_Supplied data_.
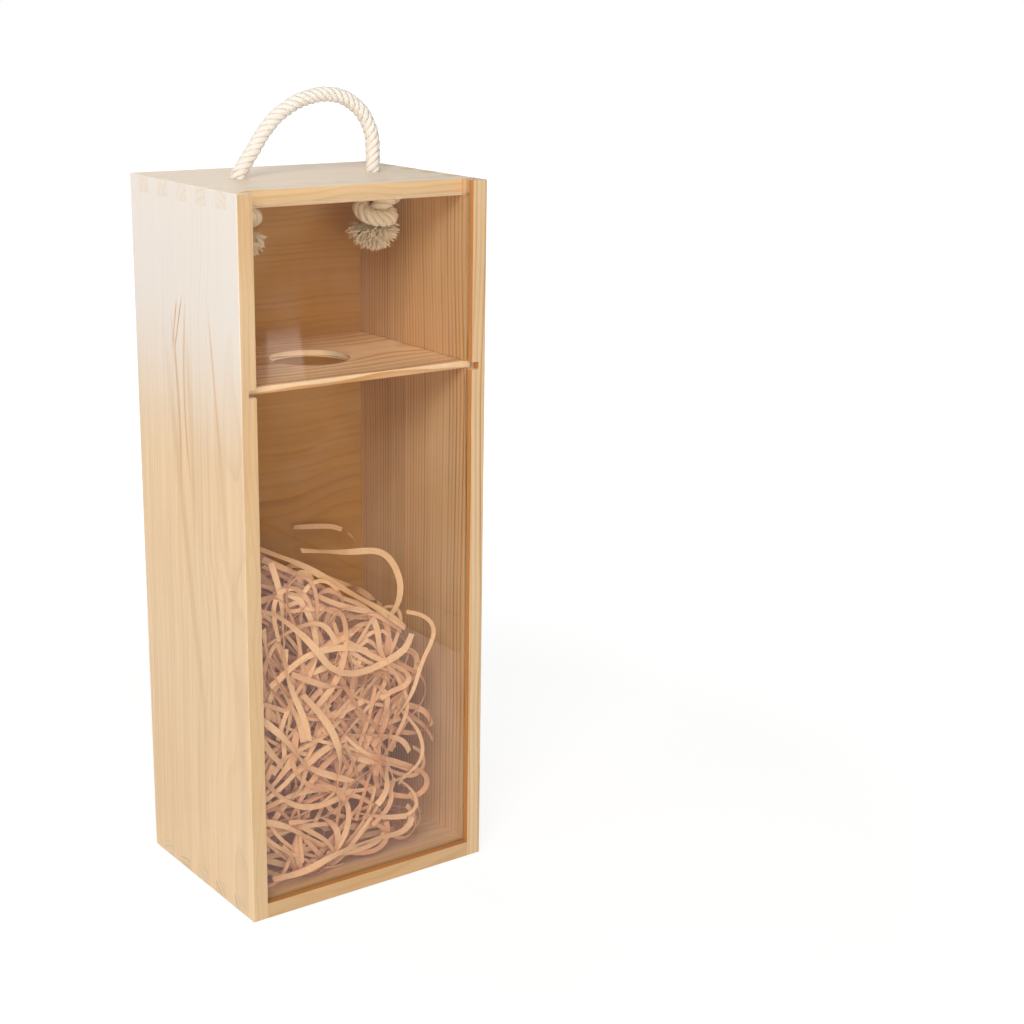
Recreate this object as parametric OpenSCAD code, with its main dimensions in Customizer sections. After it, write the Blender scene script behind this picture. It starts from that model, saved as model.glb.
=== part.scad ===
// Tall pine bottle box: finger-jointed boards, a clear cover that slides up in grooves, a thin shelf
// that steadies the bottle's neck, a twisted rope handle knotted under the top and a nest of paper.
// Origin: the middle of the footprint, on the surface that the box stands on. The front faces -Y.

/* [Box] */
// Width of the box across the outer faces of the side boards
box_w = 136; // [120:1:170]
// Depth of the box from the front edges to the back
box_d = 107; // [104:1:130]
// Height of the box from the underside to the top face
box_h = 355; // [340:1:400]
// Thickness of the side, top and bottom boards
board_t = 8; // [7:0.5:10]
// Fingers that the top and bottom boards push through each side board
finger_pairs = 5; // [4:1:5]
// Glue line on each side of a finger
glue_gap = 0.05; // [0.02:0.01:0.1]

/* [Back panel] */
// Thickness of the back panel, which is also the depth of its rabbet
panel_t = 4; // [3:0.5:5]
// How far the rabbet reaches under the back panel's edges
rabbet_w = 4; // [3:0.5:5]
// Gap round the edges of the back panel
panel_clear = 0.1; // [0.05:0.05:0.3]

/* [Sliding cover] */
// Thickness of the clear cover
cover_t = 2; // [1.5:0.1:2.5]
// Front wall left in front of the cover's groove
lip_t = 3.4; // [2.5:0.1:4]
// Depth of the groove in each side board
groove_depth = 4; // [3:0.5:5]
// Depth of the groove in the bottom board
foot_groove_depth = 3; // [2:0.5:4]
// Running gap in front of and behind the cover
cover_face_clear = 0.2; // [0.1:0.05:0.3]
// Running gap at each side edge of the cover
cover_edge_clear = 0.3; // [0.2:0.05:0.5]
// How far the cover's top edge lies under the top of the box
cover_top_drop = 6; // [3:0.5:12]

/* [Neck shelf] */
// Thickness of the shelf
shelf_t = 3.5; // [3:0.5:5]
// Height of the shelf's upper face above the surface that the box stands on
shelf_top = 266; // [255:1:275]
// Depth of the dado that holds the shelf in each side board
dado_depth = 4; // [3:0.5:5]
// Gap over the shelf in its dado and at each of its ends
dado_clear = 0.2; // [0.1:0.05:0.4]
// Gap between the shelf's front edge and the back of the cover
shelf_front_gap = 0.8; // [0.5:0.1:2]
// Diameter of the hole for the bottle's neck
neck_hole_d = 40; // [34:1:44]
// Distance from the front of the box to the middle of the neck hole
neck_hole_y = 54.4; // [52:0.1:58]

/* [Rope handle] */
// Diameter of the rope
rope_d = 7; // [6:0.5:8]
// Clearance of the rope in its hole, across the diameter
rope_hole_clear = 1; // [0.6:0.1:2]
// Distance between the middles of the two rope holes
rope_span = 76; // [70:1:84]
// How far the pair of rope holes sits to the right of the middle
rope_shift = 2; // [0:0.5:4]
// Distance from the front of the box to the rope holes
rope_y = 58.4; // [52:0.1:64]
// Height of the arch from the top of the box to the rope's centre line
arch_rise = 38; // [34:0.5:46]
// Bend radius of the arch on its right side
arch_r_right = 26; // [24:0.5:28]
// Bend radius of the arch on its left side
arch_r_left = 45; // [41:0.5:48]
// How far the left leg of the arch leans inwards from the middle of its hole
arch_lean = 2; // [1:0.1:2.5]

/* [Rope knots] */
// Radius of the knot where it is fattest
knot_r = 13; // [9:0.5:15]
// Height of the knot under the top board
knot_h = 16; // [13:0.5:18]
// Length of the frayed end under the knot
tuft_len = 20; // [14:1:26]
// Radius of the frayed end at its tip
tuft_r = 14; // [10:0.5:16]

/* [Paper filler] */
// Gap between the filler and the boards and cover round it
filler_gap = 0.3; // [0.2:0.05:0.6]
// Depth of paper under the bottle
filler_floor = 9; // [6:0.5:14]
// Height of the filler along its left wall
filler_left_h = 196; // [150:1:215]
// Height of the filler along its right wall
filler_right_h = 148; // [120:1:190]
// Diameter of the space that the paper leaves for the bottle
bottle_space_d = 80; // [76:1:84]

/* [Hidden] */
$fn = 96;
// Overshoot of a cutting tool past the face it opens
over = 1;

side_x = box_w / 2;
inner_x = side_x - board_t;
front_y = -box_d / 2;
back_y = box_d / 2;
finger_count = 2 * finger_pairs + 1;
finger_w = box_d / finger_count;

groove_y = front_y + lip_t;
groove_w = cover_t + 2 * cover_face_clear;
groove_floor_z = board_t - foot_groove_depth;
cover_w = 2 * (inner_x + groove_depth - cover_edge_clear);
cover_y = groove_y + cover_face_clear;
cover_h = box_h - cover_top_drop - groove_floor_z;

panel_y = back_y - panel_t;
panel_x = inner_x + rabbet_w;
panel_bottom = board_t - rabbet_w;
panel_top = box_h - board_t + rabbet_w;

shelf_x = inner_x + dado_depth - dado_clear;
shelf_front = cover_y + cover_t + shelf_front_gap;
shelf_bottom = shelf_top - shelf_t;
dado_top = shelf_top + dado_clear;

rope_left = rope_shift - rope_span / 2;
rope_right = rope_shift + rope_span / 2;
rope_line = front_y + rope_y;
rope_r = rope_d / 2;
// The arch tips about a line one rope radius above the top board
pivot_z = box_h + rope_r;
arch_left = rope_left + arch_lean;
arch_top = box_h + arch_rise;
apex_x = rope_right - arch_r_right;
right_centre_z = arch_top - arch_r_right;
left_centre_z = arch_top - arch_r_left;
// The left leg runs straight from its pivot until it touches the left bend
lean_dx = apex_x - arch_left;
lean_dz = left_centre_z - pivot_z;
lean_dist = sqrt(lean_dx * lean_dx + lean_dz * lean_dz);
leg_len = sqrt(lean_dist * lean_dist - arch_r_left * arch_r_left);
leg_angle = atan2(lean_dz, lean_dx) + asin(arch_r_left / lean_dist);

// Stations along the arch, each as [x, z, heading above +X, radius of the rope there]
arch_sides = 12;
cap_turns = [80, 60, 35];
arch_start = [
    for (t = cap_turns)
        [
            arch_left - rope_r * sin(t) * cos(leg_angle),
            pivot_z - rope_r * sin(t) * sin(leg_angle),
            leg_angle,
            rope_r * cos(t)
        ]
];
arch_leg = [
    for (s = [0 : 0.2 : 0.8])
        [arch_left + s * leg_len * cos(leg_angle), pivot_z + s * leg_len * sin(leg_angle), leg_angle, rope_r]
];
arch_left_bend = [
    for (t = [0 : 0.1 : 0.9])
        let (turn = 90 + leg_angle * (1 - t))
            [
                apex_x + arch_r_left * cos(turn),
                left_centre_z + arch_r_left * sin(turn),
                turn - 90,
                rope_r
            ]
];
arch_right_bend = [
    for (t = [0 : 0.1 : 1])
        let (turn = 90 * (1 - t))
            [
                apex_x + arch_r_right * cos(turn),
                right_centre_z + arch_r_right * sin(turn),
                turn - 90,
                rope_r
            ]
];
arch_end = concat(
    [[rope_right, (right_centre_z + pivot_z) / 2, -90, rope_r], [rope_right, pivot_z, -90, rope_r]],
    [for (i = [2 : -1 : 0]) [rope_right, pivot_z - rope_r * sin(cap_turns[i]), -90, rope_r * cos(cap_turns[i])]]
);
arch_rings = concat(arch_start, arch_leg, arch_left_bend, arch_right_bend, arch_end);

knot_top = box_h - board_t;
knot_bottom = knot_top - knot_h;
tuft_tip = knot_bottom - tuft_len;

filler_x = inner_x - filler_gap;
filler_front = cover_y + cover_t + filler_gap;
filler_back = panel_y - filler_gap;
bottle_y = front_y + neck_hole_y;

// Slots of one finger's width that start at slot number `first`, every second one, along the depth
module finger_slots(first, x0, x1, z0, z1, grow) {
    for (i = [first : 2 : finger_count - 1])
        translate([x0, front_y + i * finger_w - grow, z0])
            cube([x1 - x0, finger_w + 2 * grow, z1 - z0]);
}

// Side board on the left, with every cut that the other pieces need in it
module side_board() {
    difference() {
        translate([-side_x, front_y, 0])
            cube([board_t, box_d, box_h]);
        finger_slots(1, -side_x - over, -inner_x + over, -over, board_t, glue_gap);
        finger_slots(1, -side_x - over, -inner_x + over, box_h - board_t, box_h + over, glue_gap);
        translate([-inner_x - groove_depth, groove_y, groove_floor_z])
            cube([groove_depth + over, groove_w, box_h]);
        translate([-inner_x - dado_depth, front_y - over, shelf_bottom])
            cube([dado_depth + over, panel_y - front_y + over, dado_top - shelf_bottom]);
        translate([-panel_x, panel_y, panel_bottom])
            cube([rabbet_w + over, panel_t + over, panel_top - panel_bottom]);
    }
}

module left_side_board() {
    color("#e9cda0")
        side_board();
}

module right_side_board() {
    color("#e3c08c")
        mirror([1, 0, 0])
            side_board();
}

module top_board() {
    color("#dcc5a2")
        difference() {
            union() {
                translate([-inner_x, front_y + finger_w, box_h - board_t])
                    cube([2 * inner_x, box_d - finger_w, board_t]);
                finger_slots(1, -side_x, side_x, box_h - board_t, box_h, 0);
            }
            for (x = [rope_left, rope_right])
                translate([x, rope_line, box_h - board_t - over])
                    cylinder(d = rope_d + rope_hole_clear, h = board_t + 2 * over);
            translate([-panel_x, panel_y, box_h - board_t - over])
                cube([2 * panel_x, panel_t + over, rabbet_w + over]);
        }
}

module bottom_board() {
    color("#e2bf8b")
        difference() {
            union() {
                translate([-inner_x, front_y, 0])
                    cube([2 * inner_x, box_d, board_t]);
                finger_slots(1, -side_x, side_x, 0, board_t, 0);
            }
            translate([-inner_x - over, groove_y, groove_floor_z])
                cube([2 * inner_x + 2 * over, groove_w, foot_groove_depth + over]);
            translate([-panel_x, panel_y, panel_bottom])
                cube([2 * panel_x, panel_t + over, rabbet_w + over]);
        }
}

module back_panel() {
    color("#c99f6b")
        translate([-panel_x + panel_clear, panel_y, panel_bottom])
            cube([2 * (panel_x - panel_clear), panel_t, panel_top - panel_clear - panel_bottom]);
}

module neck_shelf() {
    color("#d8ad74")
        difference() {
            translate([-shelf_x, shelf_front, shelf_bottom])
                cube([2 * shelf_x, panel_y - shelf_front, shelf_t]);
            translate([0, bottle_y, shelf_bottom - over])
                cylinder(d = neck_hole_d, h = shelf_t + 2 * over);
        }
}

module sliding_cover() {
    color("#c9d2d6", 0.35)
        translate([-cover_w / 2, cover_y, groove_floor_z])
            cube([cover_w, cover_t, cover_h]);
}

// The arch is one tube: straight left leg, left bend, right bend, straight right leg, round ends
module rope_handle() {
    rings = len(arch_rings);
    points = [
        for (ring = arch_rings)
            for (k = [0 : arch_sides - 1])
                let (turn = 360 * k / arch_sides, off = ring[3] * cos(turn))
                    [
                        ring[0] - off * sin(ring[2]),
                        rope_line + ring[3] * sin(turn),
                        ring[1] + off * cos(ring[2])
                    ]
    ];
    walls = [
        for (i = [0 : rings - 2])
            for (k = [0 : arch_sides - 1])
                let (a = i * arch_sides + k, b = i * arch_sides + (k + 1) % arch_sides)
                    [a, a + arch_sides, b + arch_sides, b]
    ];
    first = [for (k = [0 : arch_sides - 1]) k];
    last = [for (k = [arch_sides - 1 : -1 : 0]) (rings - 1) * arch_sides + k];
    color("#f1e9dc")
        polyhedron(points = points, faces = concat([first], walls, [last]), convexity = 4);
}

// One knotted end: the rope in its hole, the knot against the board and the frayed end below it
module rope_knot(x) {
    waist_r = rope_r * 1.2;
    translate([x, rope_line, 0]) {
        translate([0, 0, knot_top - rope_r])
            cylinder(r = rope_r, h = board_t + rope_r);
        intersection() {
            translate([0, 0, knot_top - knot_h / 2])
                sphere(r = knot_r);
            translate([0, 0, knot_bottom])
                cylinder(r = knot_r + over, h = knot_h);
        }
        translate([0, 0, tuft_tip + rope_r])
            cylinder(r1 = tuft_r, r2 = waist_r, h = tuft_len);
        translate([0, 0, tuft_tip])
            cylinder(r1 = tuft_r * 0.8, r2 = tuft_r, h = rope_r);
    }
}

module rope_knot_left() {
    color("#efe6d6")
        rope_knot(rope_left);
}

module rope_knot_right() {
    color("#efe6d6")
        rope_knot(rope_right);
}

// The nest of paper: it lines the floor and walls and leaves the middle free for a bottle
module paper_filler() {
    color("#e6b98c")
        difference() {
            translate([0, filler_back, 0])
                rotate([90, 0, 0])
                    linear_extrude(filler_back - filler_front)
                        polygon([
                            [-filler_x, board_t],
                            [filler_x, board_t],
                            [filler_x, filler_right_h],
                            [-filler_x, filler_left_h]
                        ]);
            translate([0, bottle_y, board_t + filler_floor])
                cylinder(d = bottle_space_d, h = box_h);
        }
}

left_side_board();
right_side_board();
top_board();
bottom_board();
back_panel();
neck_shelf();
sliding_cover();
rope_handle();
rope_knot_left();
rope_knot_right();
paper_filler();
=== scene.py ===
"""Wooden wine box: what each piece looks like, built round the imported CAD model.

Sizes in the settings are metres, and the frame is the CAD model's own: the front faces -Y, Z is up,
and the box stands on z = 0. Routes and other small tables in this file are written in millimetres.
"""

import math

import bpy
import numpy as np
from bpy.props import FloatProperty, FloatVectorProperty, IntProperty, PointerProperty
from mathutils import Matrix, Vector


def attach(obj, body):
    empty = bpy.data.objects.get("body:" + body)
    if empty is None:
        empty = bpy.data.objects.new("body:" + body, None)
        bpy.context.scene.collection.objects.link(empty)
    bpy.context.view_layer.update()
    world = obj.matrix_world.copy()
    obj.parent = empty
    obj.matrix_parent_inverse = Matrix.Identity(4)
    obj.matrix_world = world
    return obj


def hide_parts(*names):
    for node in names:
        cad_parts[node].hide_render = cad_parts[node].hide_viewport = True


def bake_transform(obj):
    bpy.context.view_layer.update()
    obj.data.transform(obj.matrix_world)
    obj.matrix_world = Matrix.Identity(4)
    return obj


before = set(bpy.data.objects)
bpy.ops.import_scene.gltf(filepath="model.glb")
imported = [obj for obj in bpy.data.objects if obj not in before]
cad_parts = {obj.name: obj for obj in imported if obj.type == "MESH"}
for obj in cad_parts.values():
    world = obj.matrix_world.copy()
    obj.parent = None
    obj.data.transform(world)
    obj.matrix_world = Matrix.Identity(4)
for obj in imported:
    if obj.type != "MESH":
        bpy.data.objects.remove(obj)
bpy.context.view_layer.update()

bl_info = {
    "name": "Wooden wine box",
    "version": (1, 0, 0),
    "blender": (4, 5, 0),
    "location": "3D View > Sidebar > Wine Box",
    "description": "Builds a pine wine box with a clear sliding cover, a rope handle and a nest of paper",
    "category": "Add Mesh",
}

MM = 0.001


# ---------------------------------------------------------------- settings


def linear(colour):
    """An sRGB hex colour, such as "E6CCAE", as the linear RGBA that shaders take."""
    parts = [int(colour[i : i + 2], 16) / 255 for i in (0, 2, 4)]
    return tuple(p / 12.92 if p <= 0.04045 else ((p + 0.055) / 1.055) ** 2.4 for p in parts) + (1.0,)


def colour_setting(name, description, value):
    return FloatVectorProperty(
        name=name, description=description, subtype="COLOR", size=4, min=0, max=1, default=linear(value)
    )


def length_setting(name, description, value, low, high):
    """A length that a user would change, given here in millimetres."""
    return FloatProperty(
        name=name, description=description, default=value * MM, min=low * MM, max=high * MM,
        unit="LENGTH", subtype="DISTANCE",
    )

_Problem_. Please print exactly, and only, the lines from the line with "left_side_board();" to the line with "cad_parts[node].hide_render = cad_parts[node].hide_viewport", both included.

_Written solution_.
left_side_board();
right_side_board();
top_board();
bottom_board();
back_panel();
neck_shelf();
sliding_cover();
rope_handle();
rope_knot_left();
rope_knot_right();
paper_filler();
=== scene.py ===
"""Wooden wine box: what each piece looks like, built round the imported CAD model.

Sizes in the settings are metres, and the frame is the CAD model's own: the front faces -Y, Z is up,
and the box stands on z = 0. Routes and other small tables in this file are written in millimetres.
"""

import math

import bpy
import numpy as np
from bpy.props import FloatProperty, FloatVectorProperty, IntProperty, PointerProperty
from mathutils import Matrix, Vector


def attach(obj, body):
    empty = bpy.data.objects.get("body:" + body)
    if empty is None:
        empty = bpy.data.objects.new("body:" + body, None)
        bpy.context.scene.collection.objects.link(empty)
    bpy.context.view_layer.update()
    world = obj.matrix_world.copy()
    obj.parent = empty
    obj.matrix_parent_inverse = Matrix.Identity(4)
    obj.matrix_world = world
    return obj


def hide_parts(*names):
    for node in names:
        cad_parts[node].hide_render = cad_parts[node].hide_viewport = True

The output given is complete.